§ **EXERCISE**: Lines after the one containing "TAPE_BEND_STEPS = 4" are to be omitted; print exactly each line from the start of the records up to and including it.

____ EXCERPTED RECORDS

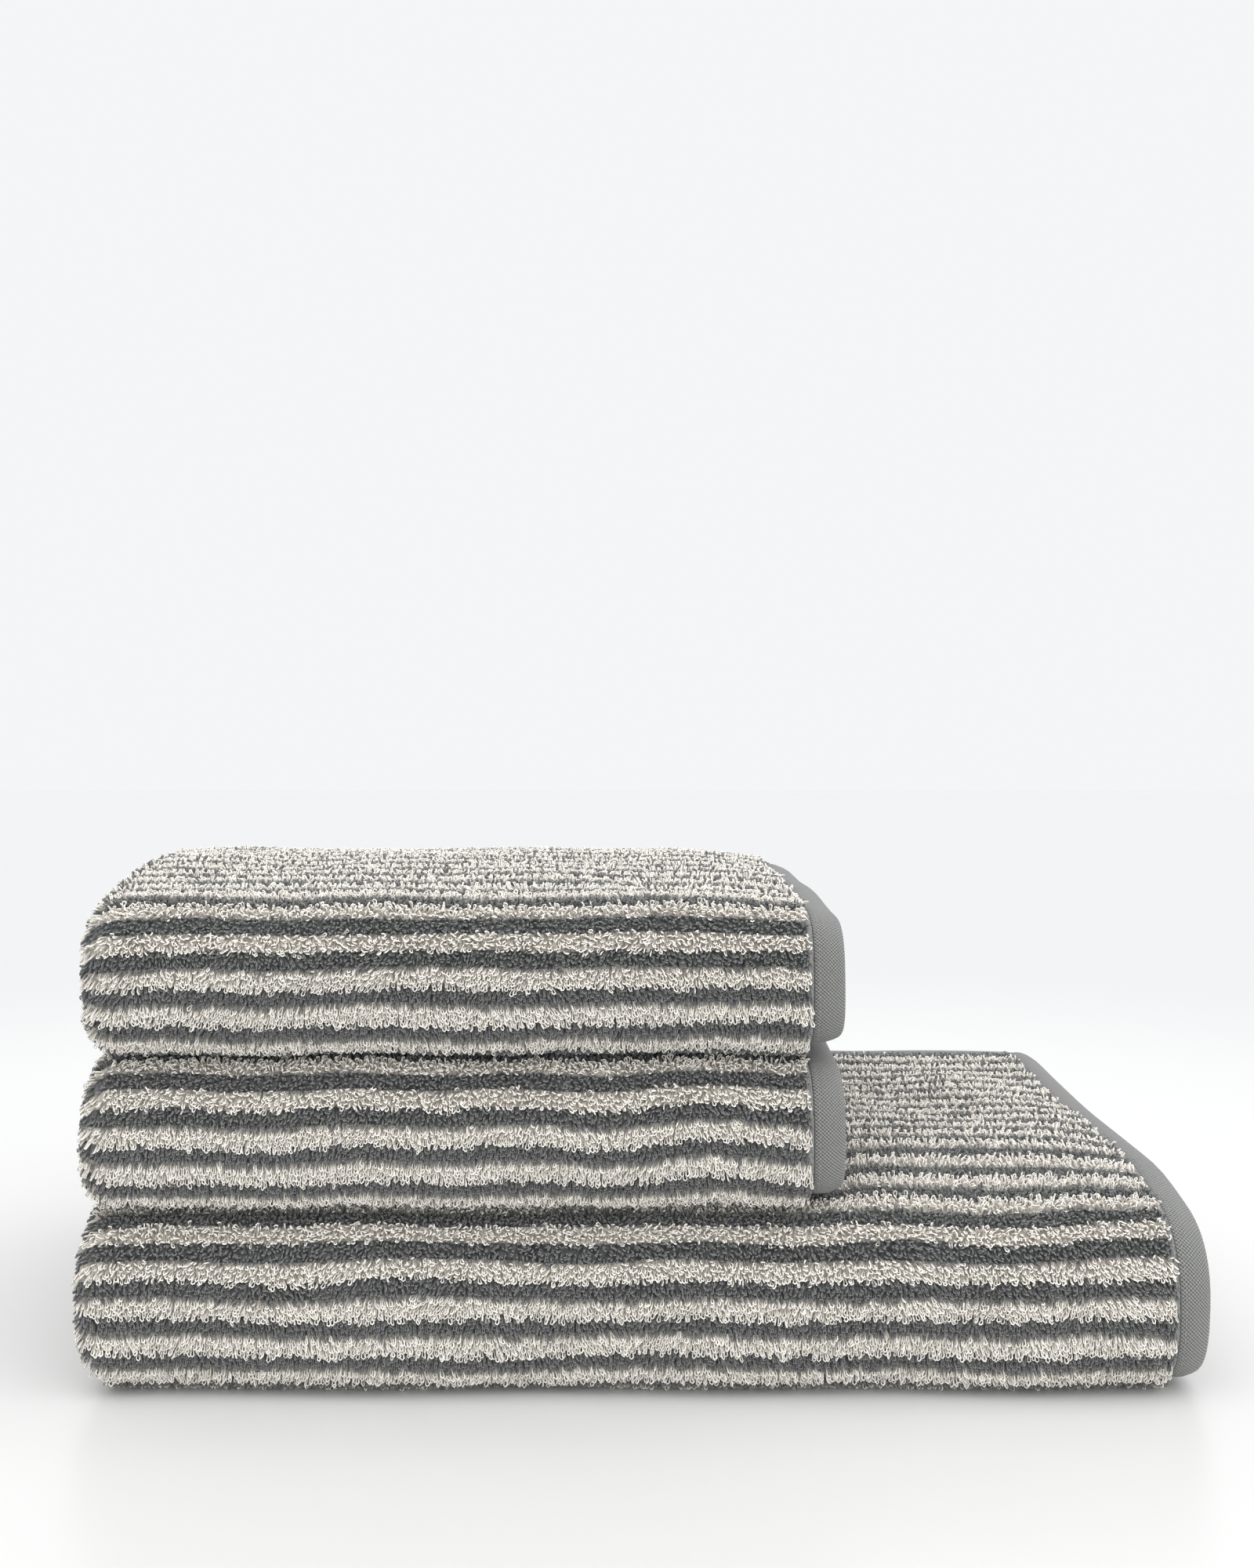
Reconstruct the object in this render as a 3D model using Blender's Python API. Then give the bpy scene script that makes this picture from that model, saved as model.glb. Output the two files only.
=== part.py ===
"""A stack of folded terry towels: a bath towel with two hand towels on top of it.

Each towel is cut flat, hemmed on its four edges, folded in thirds along its length, and then
folded across its width: a hand towel in half, a bath towel in thirds. A point of a towel has
u along its length, v across its width and w through its cloth, and the two folds carry it to
its place in the stack. Metres, +Z up, the stripes along X, the rounded folds towards -Y.
"""

import math

import bpy

# Flat sizes of the finished towels.
HAND_LENGTH = 1.00
HAND_WIDTH = 0.50
BATH_LENGTH = 1.48
BATH_WIDTH = 0.80

# The cloth as it lies in the stack, with loops on both faces. The bath towel's is pressed flatter.
HAND_CLOTH = 0.0110
BATH_CLOTH = 0.0086
LAYER_GAP = 0.0003  # between one layer of cloth and the next
TOWEL_GAP = 0.0003  # between one towel and the next
SEAM_GAP = 0.0003  # between the cloth and a hem, and between a hem and what is sewn on it

# Hems, turned over twice and stitched down.
END_HEM = 0.016
SIDE_HEM = 0.009
HEM_THICKNESS = 0.0035

# The tape that the towel hangs by and the care label, each folded double.
LOOP_LENGTH = 0.045
LOOP_WIDTH = 0.008
LOOP_TAPE = 0.0008
LABEL_LENGTH = 0.035
LABEL_WIDTH = 0.012
LABEL_TAPE = 0.0004
LOOP_FROM_EDGE = 0.10  # from the towel's long edge to the loop
LOOP_TO_LABEL = 0.02

# How the folds lie.
EDGE_PAST_FOLD = 0.003  # how far the outer free edge reaches past the fold beneath it
EDGE_BEFORE_FOLD = 0.001  # how far the inner free edge stops before the bend that holds it
FRONT_DEPTH = 0.92  # of a front bend, as a share of its height
FRONT_SQUARENESS = 0.80  # power on the bend's sine and cosine: 1 is round, less is squarer
HAND_SETBACK = 0.002  # of the hand towels' fronts behind the bath towel's
BACK_RISE = 0.018  # how much higher the bath towel's top lies at its open back than at its front

# Flat steps around the bends.
SMALL_BEND_STEPS = 6
BIG_BEND_STEPS = 10
TAPE_BEND_STEPS = 4

TERRY_GREY = (0.33, 0.33, 0.32)
HEM_GREY = (0.26, 0.27, 0.27)
TAPE_GREY = (0.24, 0.25, 0.25)
LABEL_WHITE = (0.80, 0.80, 0.78)


class HalfFold:
    """A sheet folded once, over a bend at its low end. Its two free edges lie at the high end."""

    def __init__(self, length, thickness, gap, depth=1.0, squareness=1.0, steps=BIG_BEND_STEPS):
        self.thickness = thickness
        self.gap = gap
        self.depth = depth
        self.squareness = squareness
        self.steps = steps
        self.height = 2 * thickness + gap
        self.arc = math.pi * (gap + thickness) / 2
        self.flat = (length - self.arc) / 2
        self.centre = depth * (gap / 2 + thickness)
        self.extent = self.centre + self.flat

    def stations(self, start, end):
        """The lengths from start to end at which the sheet changes direction."""
        return stations_between(start, end, [(self.flat, self.arc, self.steps)])

    def place(self, along, through):
        """Where a point of the sheet lies: how far from the low end, and how high."""
        if along <= self.flat:
            return self.centre + self.flat - along, self.thickness - through
        if along >= self.flat + self.arc:
            flat_part = along - self.flat - self.arc
            return self.centre + flat_part, self.thickness + self.gap + through
        turn = math.pi * (along - self.flat) / self.arc
        across, up = bend_point(turn, self.gap / 2 + through, self.depth, self.squareness)
        return self.centre - across, self.thickness + self.gap / 2 + up


class ThirdsFold:
    """A sheet folded in thirds like a letter. The first third is tucked in, over a small bend at
    the high end, and the last third lies on top, over a big bend at the low end."""

    def __init__(self, length, thickness, gap, depth=1.0, squareness=1.0):
        self.thickness = thickness
        self.gap = gap
        self.depth = depth
        self.squareness = squareness
        self.height = 3 * thickness + 2 * gap
        self.small_arc = math.pi * (gap + thickness) / 2
        self.big_arc = math.pi * (thickness + gap)
        small_reach = gap / 2 + thickness
        outer_extra = small_reach + EDGE_PAST_FOLD
        arcs = self.small_arc + self.big_arc
        self.middle = (length + EDGE_BEFORE_FOLD - outer_extra - arcs) / 3
        self.inner = self.middle - EDGE_BEFORE_FOLD
        self.outer = self.middle + outer_extra
        self.low_centre = depth * self.height / 2
        self.high_centre = self.low_centre + self.middle
        self.extent = self.low_centre + self.outer

    def stations(self, start, end):
        """The lengths from start to end at which the sheet changes direction."""
        big_start = self.inner + self.small_arc + self.middle
        bends = [
            (self.inner, self.small_arc, SMALL_BEND_STEPS),
            (big_start, self.big_arc, BIG_BEND_STEPS),
        ]
        return stations_between(start, end, bends)

    def place(self, along, through):
        """Where a point of the sheet lies: how far from the low end, and how high."""
        if along <= self.inner:
            return self.high_centre - self.inner + along, self.thickness + self.gap + through
        along -= self.inner
        if along < self.small_arc:
            turn = math.pi * (1 - along / self.small_arc)
            across, up = bend_point(turn, self.gap / 2 + through, 1.0, 1.0)
            return self.high_centre + across, self.thickness + self.gap / 2 + up
        along -= self.small_arc
        if along <= self.middle:
            return self.high_centre - along, self.thickness - through
        along -= self.middle
        if along < self.big_arc:
            turn = math.pi * along / self.big_arc
            radius = self.thickness / 2 + self.gap + through
            across, up = bend_point(turn, radius, self.depth, self.squareness)
            return self.low_centre - across, self.height / 2 + up
        along -= self.big_arc
        return self.low_centre + along, 2 * (self.thickness + self.gap) + through


def bend_point(turn, radius, depth, squareness):
    """A point on a half turn from the bottom (0) over the nose to the top (pi)."""
    across = depth * radius * math.sin(turn) ** squareness
    up = -math.cos(turn)
    return across, radius * math.copysign(abs(up) ** squareness, up)


def stations_between(start, end, bends):
    """start, end and every step of the bends between them."""
    found = [start]
    for bend_start, arc, steps in bends:
        for step in range(steps + 1):
            station = bend_start + arc * step / steps
            if start < station < end:
                found.append(station)
    return found + [end]


def material(name, colour, roughness):
    """A plain finish for one kind of cloth."""
    made = bpy.data.materials.get(name) or bpy.data.materials.new(name)
    made.use_nodes = True
    shader = made.node_tree.nodes["Principled BSDF"]
    shader.inputs["Base Color"].default_value = (*colour, 1.0)
    shader.inputs["Roughness"].default_value = roughness
    shader.inputs["Metallic"].default_value = 0.0
    made.diffuse_color = (*colour, 1.0)
    return made


def strip(name, lengthwise, crosswise, throughs, place, finish):
    """A closed solid: a box of the flat towel, cut at the stations and carried by place."""
    columns = len(crosswise)
    points = []
    for through in throughs:
        for u in lengthwise:
            for v in crosswise:
                points.append(place(u, v, through))
    layer = len(lengthwise) * columns

    def index(side, i, j):
        return side * layer + i * columns + j

    faces = []
    last_i = len(lengthwise) - 1
    last_j = columns - 1
    for i in range(last_i):
        for j in range(last_j):
            for side in (0, 1):
                corners = [
                    index(side, i, j),
                    index(side, i + 1, j),
                    index(side, i + 1, j + 1),
                    index(side, i, j + 1),
                ]
                faces.append(corners if side else corners[::-1])
    for i in range(last_i):
        for j, flip in ((0, False), (last_j, True)):
            corners = [index(0, i, j), index(0, i + 1, j), index(1, i + 1, j), index(1, i, j)]
            faces.append(corners[::-1] if flip else corners)
    for j in range(last_j):
        for i, flip in ((0, True), (last_i, False)):
            corners = [index(0, i, j), index(0, i, j + 1), index(1, i, j + 1), index(1, i, j)]
            faces.append(corners[::-1] if flip else corners)
    mesh = bpy.data.meshes.new(name)
    mesh.from_pydata(points, [], faces)
    mesh.update()
    mesh.shade_smooth()
    mesh.set_sharp_from_angle(angle=math.radians(50))
    mesh.materials.append(finish)
    thing = bpy.data.objects.new(name, mesh)
    bpy.context.scene.collection.objects.link(thing)
    return thing


class Settling:
    """How the stack has settled. The bath towel's open edges spring up at the back, and the hand
    towels that lie on it are pressed thinner there, so that the top of the stack stays level."""

    def __init__(self, front, depth, ridge):
        self.front = front
        self.depth = depth
        self.ridge = ridge
        self.top = ridge

    def rise(self, y, z):
        share = (y - self.front) / self.depth
        if z <= self.ridge:
            return BACK_RISE * share * z / self.ridge
        return BACK_RISE * share * (self.top - z) / (self.top - self.ridge)


class Towel:
    """One folded towel: how its flat cloth is carried to its place in the stack."""

    def __init__(self, name, flat_size, cloth, fold_across, left, front, bottom):
        self.name = name
        self.length, self.width = flat_size
        self.cloth = cloth
        self.fold_along = ThirdsFold(self.length, cloth, LAYER_GAP)
        self.fold_across = fold_across(
            self.width, self.fold_along.height, LAYER_GAP, FRONT_DEPTH, FRONT_SQUARENESS
        )
        self.left = left
        self.front = front
        self.bottom = bottom
        self.top = bottom + self.fold_across.height
        self.settling = None

    def place(self, u, v, w):
        across_left, height = self.fold_along.place(u, w)
        behind_front, up = self.fold_across.place(v, height)
        y = self.front + behind_front
        z = self.bottom + up
        return self.left + across_left, y, z + self.settling.rise(y, z)

    def stations(self, u_range, v_range):
        return self.fold_along.stations(*u_range), self.fold_across.stations(*v_range)

    def mid_layer(self, thickness):
        """The lower and upper face of something centred in the cloth's thickness."""
        return (self.cloth - thickness) / 2, (self.cloth + thickness) / 2

    def flat_strip(self, part, u_range, v_range, throughs, finish):
        lengthwise, crosswise = self.stations(u_range, v_range)
        return strip(f"{self.name}_{part}", lengthwise, crosswise, throughs, self.place, finish)

    def doubled_tape(self, part, base, start, size, thickness, finish):
        """A tape folded double on the inner end hem. base is how high in the cloth it lies."""
        tape_length, tape_width = size
        path = HalfFold(2 * tape_length, thickness, LAYER_GAP, steps=TAPE_BEND_STEPS)
        edge = (END_HEM - tape_width) / 2
        nose = start + path.centre
        legs = [v - nose for v in self.fold_across.stations(nose, start + path.extent)]

        def place(u, along, through):
            from_nose, up = path.place(along, through)
            return self.place(u, start + from_nose, base + up)

        lengthwise = [edge, edge + tape_width]
        crosswise = path.stations(0, 2 * tape_length)
        crosswise += [path.flat - leg for leg in legs[1:-1]]
        crosswise += [path.flat + path.arc + leg for leg in legs[1:-1]]
        faces = (0, thickness)
        return strip(f"{self.name}_{part}", lengthwise, sorted(crosswise), faces, place, finish)

    def build(self):
        """The cloth, its four hems, and the loop and label sewn on the hem that is folded in."""
        terry = material("terry_cloth", TERRY_GREY, 0.95)
        hem = material("woven_hem", HEM_GREY, 0.85)
        tape = material("loop_tape", TAPE_GREY, 0.8)
        label = material("label_satin", LABEL_WHITE, 0.5)
        end = self.length - END_HEM
        side = self.width - SIDE_HEM
        cloth_u = (END_HEM + SEAM_GAP, end - SEAM_GAP)
        cloth_v = (SIDE_HEM + SEAM_GAP, side - SEAM_GAP)
        band = self.mid_layer(HEM_THICKNESS)
        loop_height = 2 * LOOP_TAPE + LAYER_GAP
        sewn_on = self.mid_layer(HEM_THICKNESS + SEAM_GAP + loop_height)[0]
        sewn_band = (sewn_on, sewn_on + HEM_THICKNESS)
        tape_base = sewn_band[1] + SEAM_GAP
        self.flat_strip("terry_cloth", cloth_u, cloth_v, (0, self.cloth), terry)
        self.flat_strip("outer_end_hem", (end, self.length), (0, self.width), band, hem)
        self.flat_strip("inner_end_hem", (0, END_HEM), (0, self.width), sewn_band, hem)
        self.flat_strip("side_hem_low", cloth_u, (0, SIDE_HEM), band, hem)
        self.flat_strip("side_hem_high", cloth_u, (side, self.width), band, hem)
        self.doubled_tape(
            "hanging_loop", tape_base, LOOP_FROM_EDGE, (LOOP_LENGTH, LOOP_WIDTH), LOOP_TAPE, tape
        )
        self.doubled_tape(
            "care_label",
            tape_base,
            LOOP_FROM_EDGE + LOOP_LENGTH + LOOP_TO_LABEL,
            (LABEL_LENGTH, LABEL_WIDTH),
            LABEL_TAPE,
            label,
        )


def clear_scene():
    for thing in list(bpy.data.objects):
        bpy.data.objects.remove(thing)


def build_stack():
    """The bath towel stands centred on the origin. The hand towels lie on its left part."""
    bath_size = (BATH_LENGTH, BATH_WIDTH)
    hand_size = (HAND_LENGTH, HAND_WIDTH)
    bath = Towel("bath", bath_size, BATH_CLOTH, ThirdsFold, 0, 0, 0)
    bath.left = -bath.fold_along.extent / 2
    bath.front = -bath.fold_across.extent / 2
    hand_front = bath.front + HAND_SETBACK
    towels = [bath]
    for name in ("lower_hand", "upper_hand"):
        bottom = towels[-1].top + TOWEL_GAP
        hand = Towel(name, hand_size, HAND_CLOTH, HalfFold, bath.left, hand_front, bottom)
        towels.append(hand)
    ridge = bath.top + TOWEL_GAP / 2
    settling = Settling(bath.front, bath.fold_across.extent, ridge)
    settling.top = towels[-1].top
    for towel in towels:
        towel.settling = settling
        towel.build()


clear_scene()
build_stack()
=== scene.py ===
import math

import bpy
import numpy as np
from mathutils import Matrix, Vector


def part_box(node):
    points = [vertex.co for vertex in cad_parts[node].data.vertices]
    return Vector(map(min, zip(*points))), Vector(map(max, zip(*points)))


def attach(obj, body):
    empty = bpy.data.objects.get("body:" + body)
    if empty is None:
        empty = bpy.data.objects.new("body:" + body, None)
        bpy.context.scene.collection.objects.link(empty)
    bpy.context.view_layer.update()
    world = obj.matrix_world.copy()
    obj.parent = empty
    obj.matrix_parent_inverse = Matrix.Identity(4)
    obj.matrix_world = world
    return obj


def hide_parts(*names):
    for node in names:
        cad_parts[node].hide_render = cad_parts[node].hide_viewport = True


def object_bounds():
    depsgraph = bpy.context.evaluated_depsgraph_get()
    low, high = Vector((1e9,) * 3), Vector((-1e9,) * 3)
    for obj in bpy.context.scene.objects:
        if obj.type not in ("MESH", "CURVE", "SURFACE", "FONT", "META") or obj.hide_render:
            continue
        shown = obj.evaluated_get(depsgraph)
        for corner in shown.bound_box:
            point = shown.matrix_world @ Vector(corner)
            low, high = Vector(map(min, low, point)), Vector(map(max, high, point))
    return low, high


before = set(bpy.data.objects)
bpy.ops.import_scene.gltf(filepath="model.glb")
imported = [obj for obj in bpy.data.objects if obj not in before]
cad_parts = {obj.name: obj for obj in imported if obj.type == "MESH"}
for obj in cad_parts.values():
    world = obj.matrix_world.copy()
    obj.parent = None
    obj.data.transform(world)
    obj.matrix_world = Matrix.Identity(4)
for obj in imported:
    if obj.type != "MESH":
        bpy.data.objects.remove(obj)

cad_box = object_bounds()
scene = bpy.context.scene
scene.view_settings.view_transform = "Standard"
scene.view_settings.look = "None"

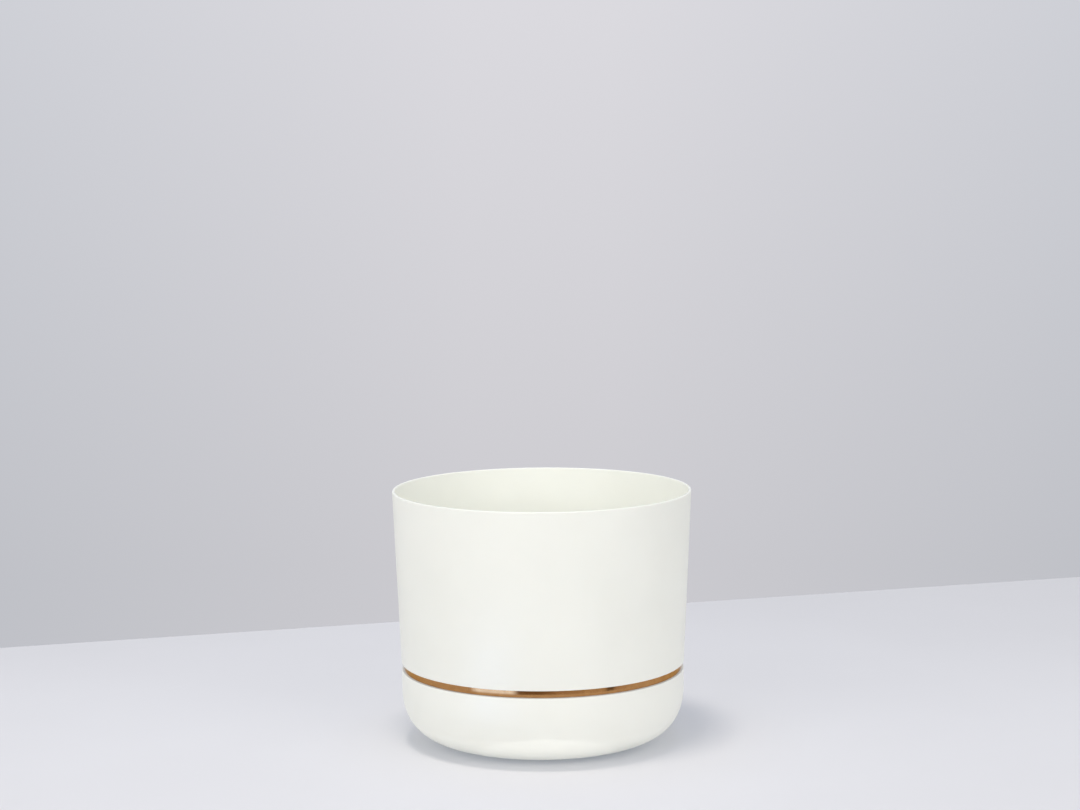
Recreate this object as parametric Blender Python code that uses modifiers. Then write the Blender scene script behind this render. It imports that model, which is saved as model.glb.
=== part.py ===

________

§ **ANSWER FOR THE TASK**:
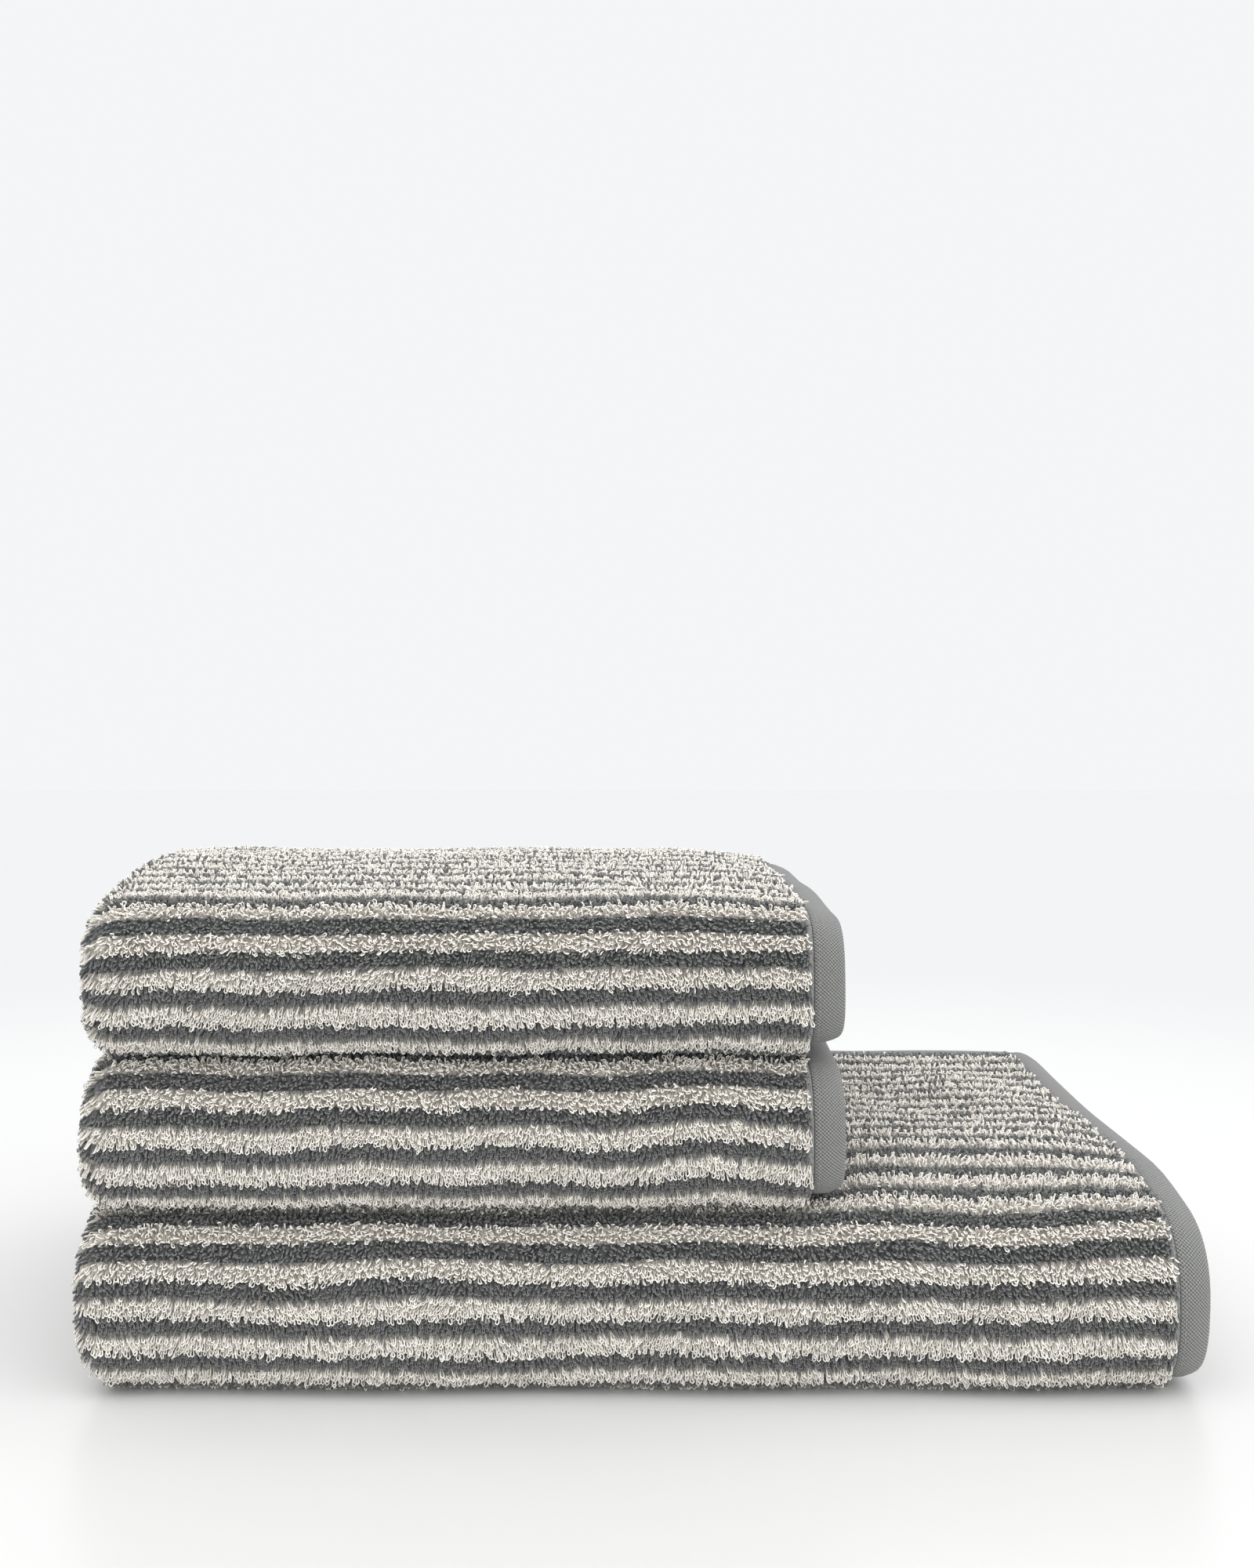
Reconstruct the object in this render as a 3D model using Blender's Python API. Then give the bpy scene script that makes this picture from that model, saved as model.glb. Output the two files only.
=== part.py ===
"""A stack of folded terry towels: a bath towel with two hand towels on top of it.

Each towel is cut flat, hemmed on its four edges, folded in thirds along its length, and then
folded across its width: a hand towel in half, a bath towel in thirds. A point of a towel has
u along its length, v across its width and w through its cloth, and the two folds carry it to
its place in the stack. Metres, +Z up, the stripes along X, the rounded folds towards -Y.
"""

import math

import bpy

# Flat sizes of the finished towels.
HAND_LENGTH = 1.00
HAND_WIDTH = 0.50
BATH_LENGTH = 1.48
BATH_WIDTH = 0.80

# The cloth as it lies in the stack, with loops on both faces. The bath towel's is pressed flatter.
HAND_CLOTH = 0.0110
BATH_CLOTH = 0.0086
LAYER_GAP = 0.0003  # between one layer of cloth and the next
TOWEL_GAP = 0.0003  # between one towel and the next
SEAM_GAP = 0.0003  # between the cloth and a hem, and between a hem and what is sewn on it

# Hems, turned over twice and stitched down.
END_HEM = 0.016
SIDE_HEM = 0.009
HEM_THICKNESS = 0.0035

# The tape that the towel hangs by and the care label, each folded double.
LOOP_LENGTH = 0.045
LOOP_WIDTH = 0.008
LOOP_TAPE = 0.0008
LABEL_LENGTH = 0.035
LABEL_WIDTH = 0.012
LABEL_TAPE = 0.0004
LOOP_FROM_EDGE = 0.10  # from the towel's long edge to the loop
LOOP_TO_LABEL = 0.02

# How the folds lie.
EDGE_PAST_FOLD = 0.003  # how far the outer free edge reaches past the fold beneath it
EDGE_BEFORE_FOLD = 0.001  # how far the inner free edge stops before the bend that holds it
FRONT_DEPTH = 0.92  # of a front bend, as a share of its height
FRONT_SQUARENESS = 0.80  # power on the bend's sine and cosine: 1 is round, less is squarer
HAND_SETBACK = 0.002  # of the hand towels' fronts behind the bath towel's
BACK_RISE = 0.018  # how much higher the bath towel's top lies at its open back than at its front

# Flat steps around the bends.
SMALL_BEND_STEPS = 6
BIG_BEND_STEPS = 10
TAPE_BEND_STEPS = 4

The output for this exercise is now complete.